DATASET ROWS:
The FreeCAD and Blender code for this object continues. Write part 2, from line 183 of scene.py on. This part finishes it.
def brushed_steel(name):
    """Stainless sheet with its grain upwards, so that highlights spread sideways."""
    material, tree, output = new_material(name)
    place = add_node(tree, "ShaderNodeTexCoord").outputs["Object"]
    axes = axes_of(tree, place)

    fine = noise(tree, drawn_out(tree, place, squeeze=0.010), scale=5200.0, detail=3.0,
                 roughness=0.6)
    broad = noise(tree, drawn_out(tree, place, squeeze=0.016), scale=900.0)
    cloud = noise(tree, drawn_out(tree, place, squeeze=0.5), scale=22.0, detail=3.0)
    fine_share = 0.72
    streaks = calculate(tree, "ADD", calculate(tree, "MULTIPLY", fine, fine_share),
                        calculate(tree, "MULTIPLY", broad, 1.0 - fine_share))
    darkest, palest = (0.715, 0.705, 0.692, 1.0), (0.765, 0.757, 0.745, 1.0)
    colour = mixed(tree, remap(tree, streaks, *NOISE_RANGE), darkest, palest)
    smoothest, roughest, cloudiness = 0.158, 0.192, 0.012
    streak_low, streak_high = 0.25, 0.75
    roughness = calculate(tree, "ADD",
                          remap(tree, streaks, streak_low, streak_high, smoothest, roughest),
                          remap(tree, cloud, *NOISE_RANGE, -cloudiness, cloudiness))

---

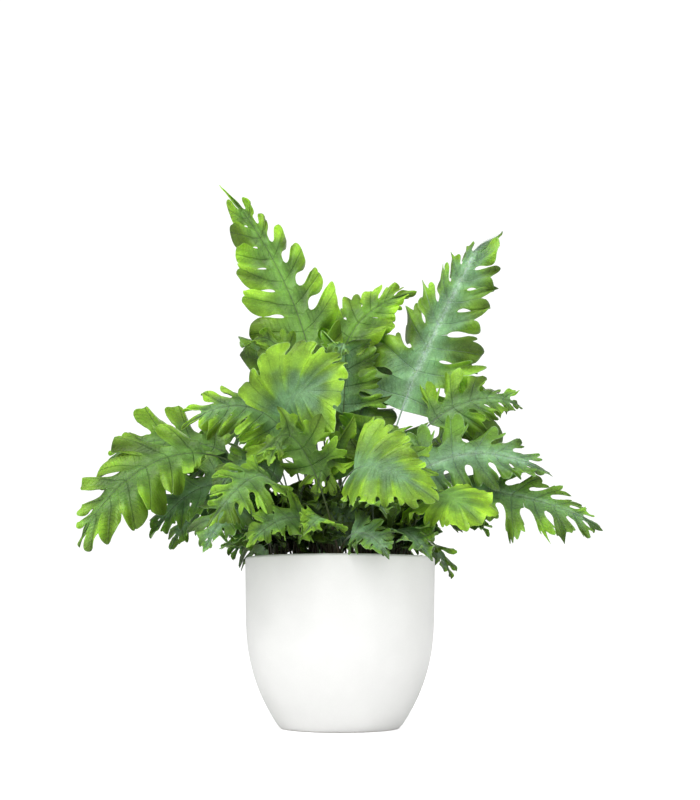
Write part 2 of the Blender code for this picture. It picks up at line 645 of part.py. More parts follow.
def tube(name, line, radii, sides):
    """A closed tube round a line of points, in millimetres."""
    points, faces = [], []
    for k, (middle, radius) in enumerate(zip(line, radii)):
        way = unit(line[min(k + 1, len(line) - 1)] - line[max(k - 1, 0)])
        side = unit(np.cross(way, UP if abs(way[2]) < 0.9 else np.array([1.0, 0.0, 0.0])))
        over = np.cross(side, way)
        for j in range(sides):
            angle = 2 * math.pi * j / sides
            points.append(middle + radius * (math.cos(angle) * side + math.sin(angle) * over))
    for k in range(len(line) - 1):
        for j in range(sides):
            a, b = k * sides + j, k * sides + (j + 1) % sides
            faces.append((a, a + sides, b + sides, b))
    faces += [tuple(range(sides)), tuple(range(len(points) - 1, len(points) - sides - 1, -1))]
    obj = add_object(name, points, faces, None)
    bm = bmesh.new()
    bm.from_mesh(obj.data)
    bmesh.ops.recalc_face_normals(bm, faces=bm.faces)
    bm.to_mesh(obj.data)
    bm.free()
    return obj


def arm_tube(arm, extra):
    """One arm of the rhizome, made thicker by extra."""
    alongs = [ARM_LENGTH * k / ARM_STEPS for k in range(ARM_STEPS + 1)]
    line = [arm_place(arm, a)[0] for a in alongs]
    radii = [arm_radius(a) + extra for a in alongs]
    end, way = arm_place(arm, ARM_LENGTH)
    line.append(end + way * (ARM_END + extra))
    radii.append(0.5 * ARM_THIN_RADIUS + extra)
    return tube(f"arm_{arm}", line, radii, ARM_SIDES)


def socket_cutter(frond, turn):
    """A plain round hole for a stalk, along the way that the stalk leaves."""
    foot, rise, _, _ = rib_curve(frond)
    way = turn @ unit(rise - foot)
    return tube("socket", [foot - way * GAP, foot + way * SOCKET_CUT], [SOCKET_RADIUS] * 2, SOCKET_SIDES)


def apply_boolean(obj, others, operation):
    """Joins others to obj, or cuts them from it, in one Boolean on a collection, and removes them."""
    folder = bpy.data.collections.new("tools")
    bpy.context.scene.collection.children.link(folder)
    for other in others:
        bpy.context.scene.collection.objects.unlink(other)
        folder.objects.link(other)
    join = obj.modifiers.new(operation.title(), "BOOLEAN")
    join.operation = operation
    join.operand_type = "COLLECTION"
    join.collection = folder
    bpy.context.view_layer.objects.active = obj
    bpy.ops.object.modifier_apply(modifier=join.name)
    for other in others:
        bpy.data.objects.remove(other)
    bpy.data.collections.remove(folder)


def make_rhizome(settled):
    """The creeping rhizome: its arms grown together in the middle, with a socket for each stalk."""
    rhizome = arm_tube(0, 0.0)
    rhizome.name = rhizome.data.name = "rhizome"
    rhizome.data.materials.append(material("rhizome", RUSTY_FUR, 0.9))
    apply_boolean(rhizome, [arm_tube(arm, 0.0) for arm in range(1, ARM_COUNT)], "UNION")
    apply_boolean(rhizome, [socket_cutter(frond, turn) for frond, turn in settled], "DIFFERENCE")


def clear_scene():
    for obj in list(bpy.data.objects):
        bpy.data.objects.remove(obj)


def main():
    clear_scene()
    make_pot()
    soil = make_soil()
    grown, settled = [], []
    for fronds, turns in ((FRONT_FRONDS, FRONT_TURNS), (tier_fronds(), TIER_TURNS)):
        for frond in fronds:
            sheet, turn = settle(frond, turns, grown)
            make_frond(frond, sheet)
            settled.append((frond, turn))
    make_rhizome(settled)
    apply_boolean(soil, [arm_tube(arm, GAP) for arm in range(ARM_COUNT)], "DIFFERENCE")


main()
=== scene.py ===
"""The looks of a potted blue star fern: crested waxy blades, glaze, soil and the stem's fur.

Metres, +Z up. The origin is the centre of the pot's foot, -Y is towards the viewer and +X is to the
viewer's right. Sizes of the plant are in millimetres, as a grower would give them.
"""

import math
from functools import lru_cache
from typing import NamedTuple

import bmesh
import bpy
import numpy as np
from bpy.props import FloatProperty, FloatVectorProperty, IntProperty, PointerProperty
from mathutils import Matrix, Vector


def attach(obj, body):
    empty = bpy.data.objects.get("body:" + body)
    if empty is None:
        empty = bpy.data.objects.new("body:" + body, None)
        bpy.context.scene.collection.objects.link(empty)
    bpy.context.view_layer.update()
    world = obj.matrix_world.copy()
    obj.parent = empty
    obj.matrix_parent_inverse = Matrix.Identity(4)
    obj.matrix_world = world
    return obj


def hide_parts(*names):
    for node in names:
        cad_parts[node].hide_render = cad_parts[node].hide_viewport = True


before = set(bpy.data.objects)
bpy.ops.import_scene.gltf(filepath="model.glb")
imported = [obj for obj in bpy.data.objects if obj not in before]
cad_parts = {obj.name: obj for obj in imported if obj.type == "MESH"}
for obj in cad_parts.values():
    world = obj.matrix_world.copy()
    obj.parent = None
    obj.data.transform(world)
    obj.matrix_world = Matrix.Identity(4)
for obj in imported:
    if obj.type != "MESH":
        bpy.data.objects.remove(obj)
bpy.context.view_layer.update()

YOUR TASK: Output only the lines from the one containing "Write part 2 of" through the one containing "line, radii, ARM_SIDES)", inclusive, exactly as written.

FINISHED ANSWER:
Write part 2 of the Blender code for this picture. It picks up at line 645 of part.py. More parts follow.
def tube(name, line, radii, sides):
    """A closed tube round a line of points, in millimetres."""
    points, faces = [], []
    for k, (middle, radius) in enumerate(zip(line, radii)):
        way = unit(line[min(k + 1, len(line) - 1)] - line[max(k - 1, 0)])
        side = unit(np.cross(way, UP if abs(way[2]) < 0.9 else np.array([1.0, 0.0, 0.0])))
        over = np.cross(side, way)
        for j in range(sides):
            angle = 2 * math.pi * j / sides
            points.append(middle + radius * (math.cos(angle) * side + math.sin(angle) * over))
    for k in range(len(line) - 1):
        for j in range(sides):
            a, b = k * sides + j, k * sides + (j + 1) % sides
            faces.append((a, a + sides, b + sides, b))
    faces += [tuple(range(sides)), tuple(range(len(points) - 1, len(points) - sides - 1, -1))]
    obj = add_object(name, points, faces, None)
    bm = bmesh.new()
    bm.from_mesh(obj.data)
    bmesh.ops.recalc_face_normals(bm, faces=bm.faces)
    bm.to_mesh(obj.data)
    bm.free()
    return obj


def arm_tube(arm, extra):
    """One arm of the rhizome, made thicker by extra."""
    alongs = [ARM_LENGTH * k / ARM_STEPS for k in range(ARM_STEPS + 1)]
    line = [arm_place(arm, a)[0] for a in alongs]
    radii = [arm_radius(a) + extra for a in alongs]
    end, way = arm_place(arm, ARM_LENGTH)
    line.append(end + way * (ARM_END + extra))
    radii.append(0.5 * ARM_THIN_RADIUS + extra)
    return tube(f"arm_{arm}", line, radii, ARM_SIDES)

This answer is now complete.